3. Remove restrictions that dictate what SSAF can be spent on, allowing the money to be used not only for basic service provision, but also student activism and community-building work.
For University Management
1. Irrespective of legislation, direct all SSAF funds to democratically elected student unions.
2. Extend the length of student union funding agreements to a minimum of 5 years.
3. Publish in detail, all projects and services for which SSAF funds have been used since 2012.
Why is this important?
When properly funded, student unions can be both staunch advocates for young people and providers of essential services that many students depend on. As food insecurity continues to grow among young people, student unions can oversee subsidised canteens and free breakfasts. They can provide legal services, physical and mental health clinics, and support services. Since student unions are democratically run by students, they are also best placed to manage clubs and societies. They know university is about more than the classroom, and can deliver the student experience many of us have missed due to the pandemic. At the same time, student unions can continue their tradition of being an important political space, organising grassroots campaigns for things like climate justice, LGBT rights and free education. However, active and dynamic student unions are impossible without the proper funding, and across Australia, universities have been systematically underfunding student spaces for years.
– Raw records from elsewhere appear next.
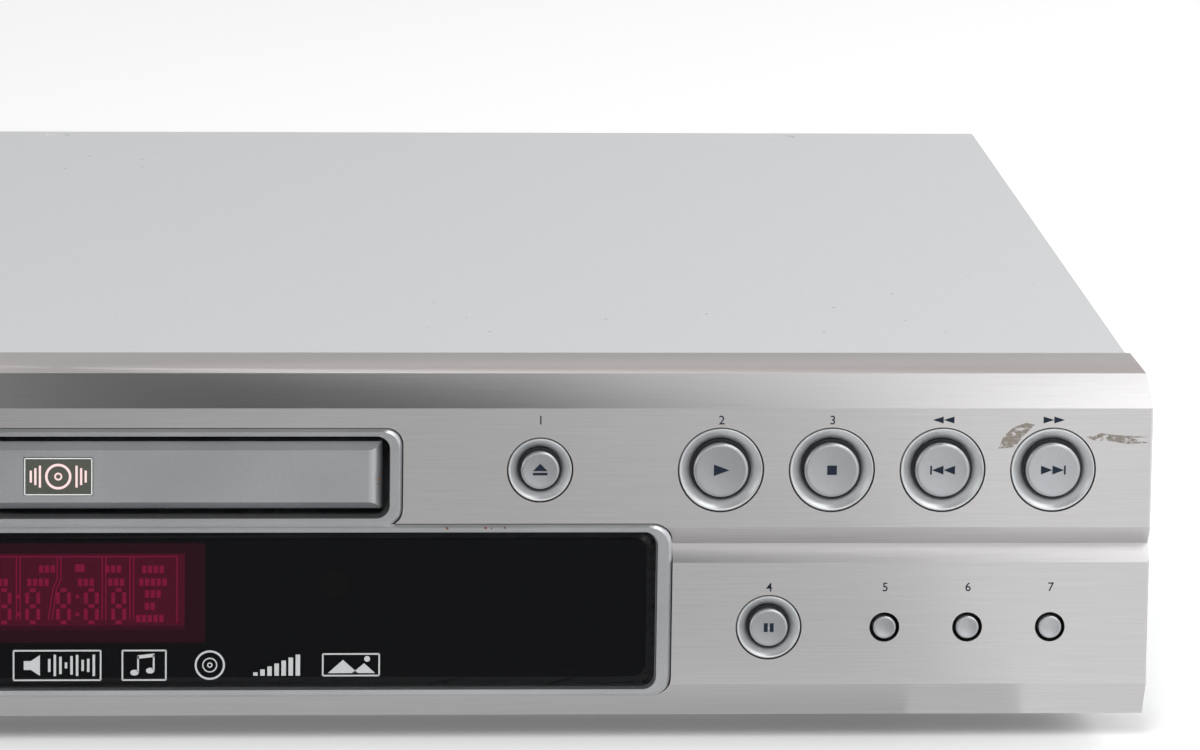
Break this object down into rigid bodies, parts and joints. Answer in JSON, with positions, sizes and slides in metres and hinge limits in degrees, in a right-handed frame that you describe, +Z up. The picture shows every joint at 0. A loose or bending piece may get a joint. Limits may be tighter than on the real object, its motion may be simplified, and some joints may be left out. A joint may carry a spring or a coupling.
{
  "type": "dvd player with tray",
  "caption": "Full width disc player with a front loading tray, brushed aluminium front, display window, push buttons, disc mechanism inside and sockets at the back.",
  "frame": {"origin": "middle of the footprint, on the surface that the foot pads stand on", "axes": "+X to the right seen from the front, +Y from the front panel to the back, +Z up"},
  "size_m": [0.434, 0.3108, 0.075],
  "materials": {
    "brushed_aluminium": "horizontal brushed, satin anodised",
    "silver_paint": "silver metallic painted ABS",
    "smoked_acrylic": "polished smoked acrylic",
    "black_abs": "moulded black ABS",
    "cover_paint": "fine textured silver-grey powder coat",
    "zinc_steel": "bright zinc plated sheet steel",
    "rubber": "soft black rubber",
    "white_pom": "natural acetal",
    "grey_abs": "moulded dark grey ABS",
    "motor_steel": "nickel plated can",
    "polished_steel": "ground and polished rod",
    "brass": "turned brass",
    "circuit_board": "solder masked glass epoxy",
    "paper_board": "phenolic paper board",
    "tube_glass": "display tube glass",
    "switch_plastic": "moulded switch body",
    "transformer_core": "ferrite with yellow tape",
    "nickel_shell": "nickel plated shell",
    "black_plastic": "moulded black plastic",
    "lens_glass": "coated moulded lens",
    "ribbon_film": "flat flexible cable film",
    "screw_steel": "plated screw"
  },
  "bodies": {
    "player": {"front_fascia": "brushed_aluminium", "escutcheon": "silver_paint", "display_window": "smoked_acrylic", "front_frame": "black_abs", "top_cover": "cover_paint", "bottom_chassis": "zinc_steel", "rear_panel": "cover_paint", "feet": "black_plastic", "foot_pads": "rubber", "button_cups": "silver_paint", "loader_frame": "grey_abs", "clamp_bridge": "zinc_steel", "loading_belt": "rubber", "loading_motor": "motor_steel", "front_board": "paper_board", "display_tube": "tube_glass", "key_switches": "switch_plastic", "main_board": "circuit_board", "power_board": "paper_board", "power_transformer": "transformer_core", "jack_board": "circuit_board", "audio_jacks": "black_plastic", "video_jacks": "black_plastic", "jack_shells": "nickel_shell", "hdmi_jack": "nickel_shell", "optical_jack": "black_plastic", "ac_inlet": "black_plastic", "ribbon_cables": "ribbon_film", "cover_screws": "screw_steel", "chassis_screws": "screw_steel"},
    "tray": {"tray": "grey_abs", "tray_door": "silver_paint", "tray_badge": "black_plastic"},
    "drive_gear": {"drive_gear": "white_pom"},
    "pulley_gear": {"pulley_gear": "white_pom"},
    "motor_pulley": {"motor_pulley": "white_pom"},
    "lift": {"lift_frame": "grey_abs", "traverse_plate": "zinc_steel", "damper_bushes": "rubber", "spindle_motor": "motor_steel", "guide_rods": "polished_steel", "feed_motor": "motor_steel"},
    "cam_slider": {"cam_slider": "white_pom"},
    "turntable": {"turntable": "black_plastic"},
    "clamp_puck": {"clamp_puck": "white_pom"},
    "pickup": {"pickup_sled": "grey_abs"},
    "lens": {"pickup_lens": "lens_glass"},
    "feed_gear": {"feed_gear": "white_pom"},
    "feed_pinion": {"feed_pinion": "brass"},
    "shutter": {"optical_shutter": "black_plastic"},
    "power_button": {"power_button": "silver_paint"},
    "open_close_button": {"open_close_button": "silver_paint"},
    "play_button": {"play_button": "silver_paint"},
    "stop_button": {"stop_button": "silver_paint"},
    "previous_button": {"previous_button": "silver_paint"},
    "next_button": {"next_button": "silver_paint"},
    "pause_button": {"pause_button": "silver_paint"},
    "picture_button": {"picture_button": "silver_paint"},
    "direct_button": {"direct_button": "silver_paint"},
    "dimmer_button": {"dimmer_button": "silver_paint"}
  },
  "joints": [
    {"name": "tray_slide", "type": "slide", "parent": "player", "child": "tray", "axis": [0, -1, 0], "range_m": [0, 0.14]},
    {"name": "drive_gear_spin", "type": "hinge", "parent": "player", "child": "drive_gear", "pos_m": [0.046, -0.118, 0.048], "axis": [0, 0, 1], "range_deg": [-1004, 1]},
    {"name": "pulley_gear_spin", "type": "hinge", "parent": "player", "child": "pulley_gear", "pos_m": [0.02436, -0.118, 0.049], "axis": [0, 0, 1], "range_deg": [-1, 2866]},
    {"name": "motor_pulley_spin", "type": "hinge", "parent": "player", "child": "motor_pulley", "pos_m": [-0.01204, -0.118, 0.049], "axis": [0, 0, 1], "range_deg": [-1, 9607]},
    {"name": "lift_hinge", "type": "hinge", "parent": "player", "child": "lift", "pos_m": [0, 0.02, 0.038], "axis": [1, 0, 0], "range_deg": [0, 3.3]},
    {"name": "cam_slide", "type": "slide", "parent": "player", "child": "cam_slider", "axis": [1, 0, 0], "range_m": [0, 0.0241]},
    {"name": "turntable_spin", "type": "hinge", "parent": "lift", "child": "turntable", "pos_m": [0, -0.077, 0.052], "axis": [0, 0, 1], "continuous": true},
    {"name": "clamp_spin", "type": "hinge", "parent": "player", "child": "clamp_puck", "pos_m": [0, -0.077, 0.062], "axis": [0, 0, 1], "continuous": true},
    {"name": "pickup_slide", "type": "slide", "parent": "lift", "child": "pickup", "axis": [0, 1, 0], "range_m": [0, 0.035]},
    {"name": "feed_gear_spin", "type": "hinge", "parent": "lift", "child": "feed_gear", "pos_m": [0.03474, -0.03, 0.047], "axis": [0, 0, 1], "range_deg": [-479, 1]},
    {"name": "feed_pinion_spin", "type": "hinge", "parent": "lift", "child": "feed_pinion", "pos_m": [0.03474, -0.01596, 0.044], "axis": [0, 0, 1], "range_deg": [-1, 1752]},
    {"name": "lens_focus", "type": "slide", "parent": "pickup", "child": "lens", "axis": [0, 0, 1], "range_m": [-0.0004, 0.0004], "stiffness_N_per_m": 60},
    {"name": "power_press", "type": "slide", "parent": "player", "child": "power_button", "axis": [0, 1, 0], "range_m": [0, 0.001], "stiffness_N_per_m": 600, "springref_m": -0.0004},
    {"name": "open_close_press", "type": "slide", "parent": "player", "child": "open_close_button", "axis": [0, 1, 0], "range_m": [0, 0.0006], "stiffness_N_per_m": 600, "springref_m": -0.0004},
    {"name": "play_press", "type": "slide", "parent": "player", "child": "play_button", "axis": [0, 1, 0], "range_m": [0, 0.0006], "stiffness_N_per_m": 600, "springref_m": -0.0004},
    {"name": "stop_press", "type": "slide", "parent": "player", "child": "stop_button", "axis": [0, 1, 0], "range_m": [0, 0.0006], "stiffness_N_per_m": 600, "springref_m": -0.0004},
    {"name": "previous_press", "type": "slide", "parent": "player", "child": "previous_button", "axis": [0, 1, 0], "range_m": [0, 0.0006], "stiffness_N_per_m": 600, "springref_m": -0.0004},
    {"name": "next_press", "type": "slide", "parent": "player", "child": "next_button", "axis": [0, 1, 0], "range_m": [0, 0.0006], "stiffness_N_per_m": 600, "springref_m": -0.0004},
    {"name": "pause_press", "type": "slide", "parent": "player", "child": "pause_button", "axis": [0, 1, 0], "range_m": [0, 0.0006], "stiffness_N_per_m": 600, "springref_m": -0.0004},
    {"name": "picture_press", "type": "slide", "parent": "player", "child": "picture_button", "axis": [0, 1, 0], "range_m": [0, 0.0006], "stiffness_N_per_m": 600, "springref_m": -0.0004},
    {"name": "direct_press", "type": "slide", "parent": "player", "child": "direct_button", "axis": [0, 1, 0], "range_m": [0, 0.0006], "stiffness_N_per_m": 600, "springref_m": -0.0004},
    {"name": "dimmer_press", "type": "slide", "parent": "player", "child": "dimmer_button", "axis": [0, 1, 0], "range_m": [0, 0.0006], "stiffness_N_per_m": 600, "springref_m": -0.0004},
    {"name": "shutter_hinge", "type": "hinge", "parent": "player", "child": "shutter", "pos_m": [0.048, 0.1472, 0.0435], "axis": [-1, 0, 0], "range_deg": [0, 80], "stiffness_Nm_per_rad": 0.0006, "springref_deg": -17.19}
  ],
  "couplings": [
    {"joint": "drive_gear_spin", "follows": "tray_slide", "rad_per_m": -125},
    {"joint": "pulley_gear_spin", "follows": "tray_slide", "rad_per_m": 357.14},
    {"joint": "motor_pulley_spin", "follows": "tray_slide", "rad_per_m": 1197.5},
    {"joint": "cam_slide", "follows": "lift_hinge", "m_per_rad": 0.4167},
    {"joint": "feed_gear_spin", "follows": "pickup_slide", "rad_per_m": -238.1},
    {"joint": "feed_pinion_spin", "follows": "pickup_slide", "rad_per_m": 873.02}
  ]
}
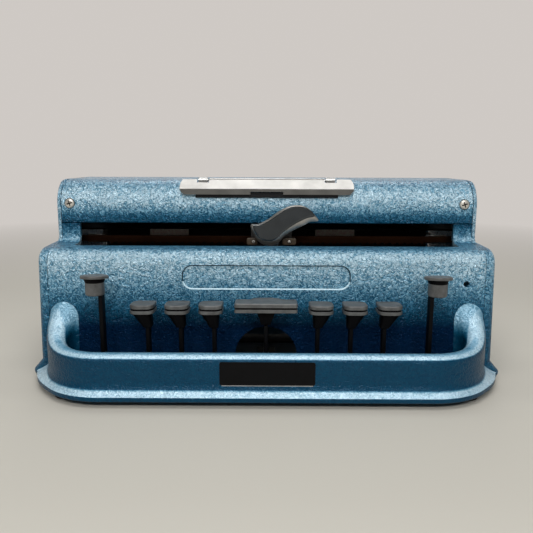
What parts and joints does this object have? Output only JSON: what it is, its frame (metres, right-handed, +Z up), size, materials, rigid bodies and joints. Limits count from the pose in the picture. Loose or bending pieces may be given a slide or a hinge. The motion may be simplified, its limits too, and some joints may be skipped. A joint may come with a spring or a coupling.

In 2006, the Howard Government outlawed Universal Student Unionism (USU), where students were required to join their student union and pay a membership fee. This change decimated funding for student unions and caused many student organisations to fold. In 2012, the Federal Labor Government introduced the Student Services and Amenities Fee (SSAF) to mitigate the damage to student unions. SSAF is like USU in that students are forced to pay the fee, however importantly, this money no longer goes directly to student-controlled organisations. Instead, the university charges it and has no obligation to fund student unions. Today the vast majority of funding for student unions comes from SSAF revenue, however, universities have made it clear that they are fully prepared to reduce or fully withdraw funding on a whim. Without financial independence, their ability to fight for student interests is systematically undermined. Under threat of reduced funding, our organisations are told that a stable relationship between the student union and the university is vital. As in, don’t make trouble, don’t cause scenes, don’t do anything to ruin our relationship with management because we can’t afford it.
This system is an easy fix - the current legislation can be amended to mandate that all SSAF funds be directed to democratic student unions.
Students pay these fees. So students, not university management, should decide what they are spent on.